For short-term solution it may be possible for Amazon support to increase the ELB timeout (see their response in https://forums.aws.amazon.com/thread.jspa?messageID=491594񸁊). Unfortunately there doesn't seem to be any way to change the timeout yourself through either API or console.
[Update] AWS now does allow you to update the idle timeout either through console, CLI or .ebextensions configuration. See http://docs.aws.amazon.com/ElasticLoadBalancing/latest/DeveloperGuide/config-idle-timeout.html (thanks #Daniel Patz for the update)
Assuming that the correct status code is being returned, the problem is that an intermediate proxy is timing out. "The server, while acting as a gateway or proxy, did not receive a timely response from the upstream server specified by the URI." (http://www.w3.org/Protocols/rfc2616/rfc2616-sec10.html#sec10.5.5) It most likely indicates that the origin server is having some sort of issue (i.e., taking a long time to process your request), so it's not responding quickly.

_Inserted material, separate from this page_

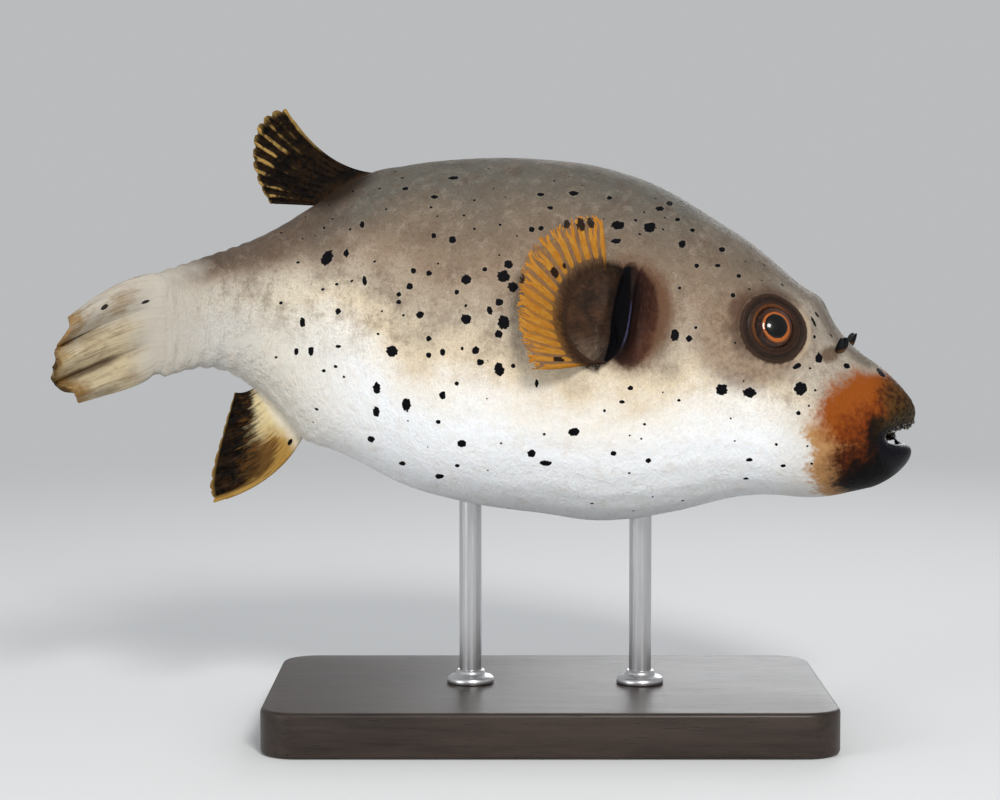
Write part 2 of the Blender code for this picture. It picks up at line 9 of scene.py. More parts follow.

Perhaps the best solution is to re-craft your server app so that it responds with a "303 See Other" status code; then your client can retrieve the data at a later data point, once the server is done processing and creates the final result.
Edit: Another idea is to re-craft your server app so that it responds with a "413 Request Entity Too Large" status code when the request entity size is too large. This will get rid of the error, though it may make your app less useful if it can only process "small" files."
Other possible solutions:
Increase timeout value of the proxy (if it's under your control)
Make your request to a different server (if there's another, faster server with the same app)
Make your request differently (if possible) such that you are sending less data at a time
it is possible that the browser timeouts during the script execution.